Ser generoso no es fácil y menos con un personaje tan fácil de odiar como el ex president catalán. Porque en la vida, como en las películas, también hay categorías de malos: con y sin clase; con y sin dignidad. Y Puigdemont, para mí, es de los segundos: malo a secas. Lidera la rebelión del 1 de octubre y luego se fuga. Unos van a la cárcel y él se inventa una prisión de oro en Waterloo. No hay resquicio de perdón.

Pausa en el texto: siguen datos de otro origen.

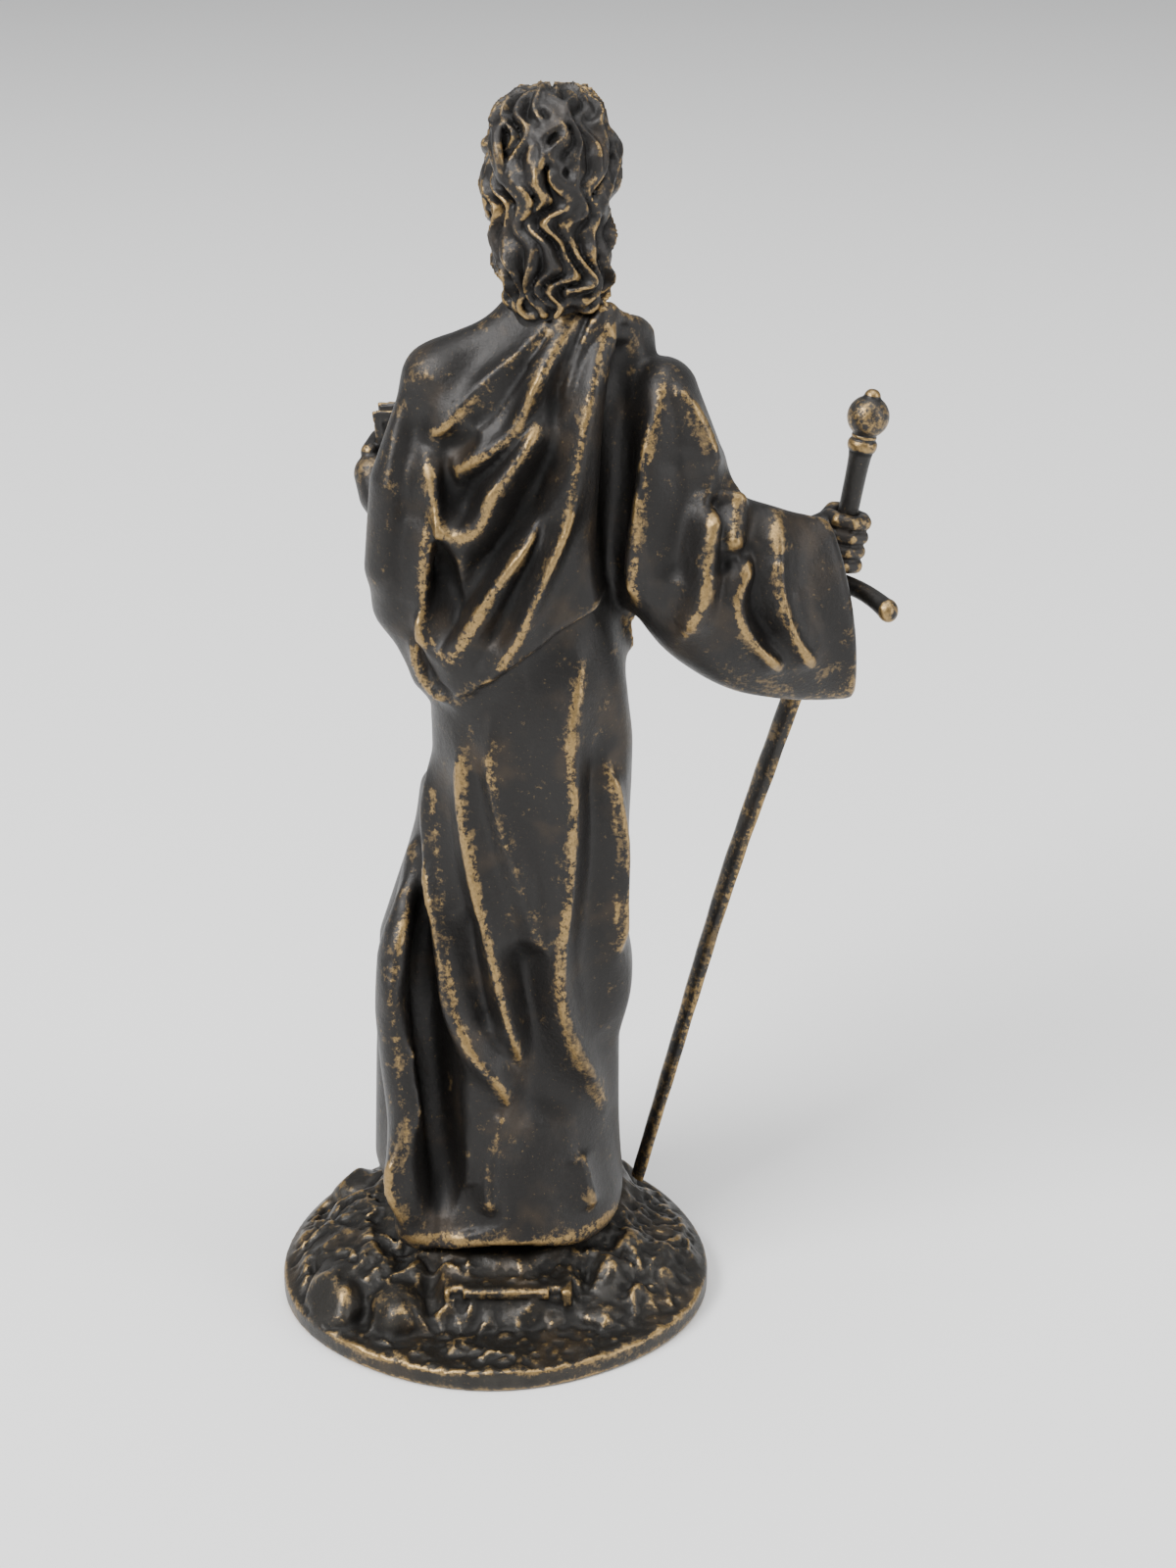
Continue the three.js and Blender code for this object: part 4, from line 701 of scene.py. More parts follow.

A comienzos de septiembre ya me hizo cortocircuito la imagen de Yolanda Díaz con el líder de Junts. Más que la foto el relato. Luego he leído (mucho) y escuchado. A implicados (con intereses más o menos legítimos) y a expertos de los dos bandos. Eso es lo curioso. Que apelando a la Constitución y a la legislación europea podamos defender, encajar, una cosa y la contraria.
Omnium Cultural cifra en 1.432 personas las que podrían beneficiarse de la medida (113 condenados, 17 pendientes de sentencia, 387 con causas penales abiertas, 880 con sanciones administrativas y 35 casos en el Tribunal de Cuentas) y eleva a centenares los procesos judiciales abiertos en Cataluña. A partir de estos números, a partir de esta realidad, no del caso Puigdemont, la sensatez nos diría que hay que hacer algo.
Pero cómo apelar a la razón cuando está secuestrada por la emoción. Cuando lo que más nos moviliza es el miedo o el odio. Cuando vivimos tiempos de tribalismo fundamentalista donde todos estamos dispuestos a imponer nuestras certezas morales. La “sociedad de la intolerancia”, el absolutismo moralizante, con que nos provoca el catedrático Fernando Vallespín en su último libro.
Como sigo negándome a asumir que votamos “bien” o “mal” según guste el resultado, voy a hacer un esfuerzo por salir de mi cueva: hablemos de amnistía. Pero no para rehabilitar a Puigdemont ni como precio, sin contrapartida, por los siete votos de Junts. Y, si hay que ir a votar el 14 de enero, pues se va.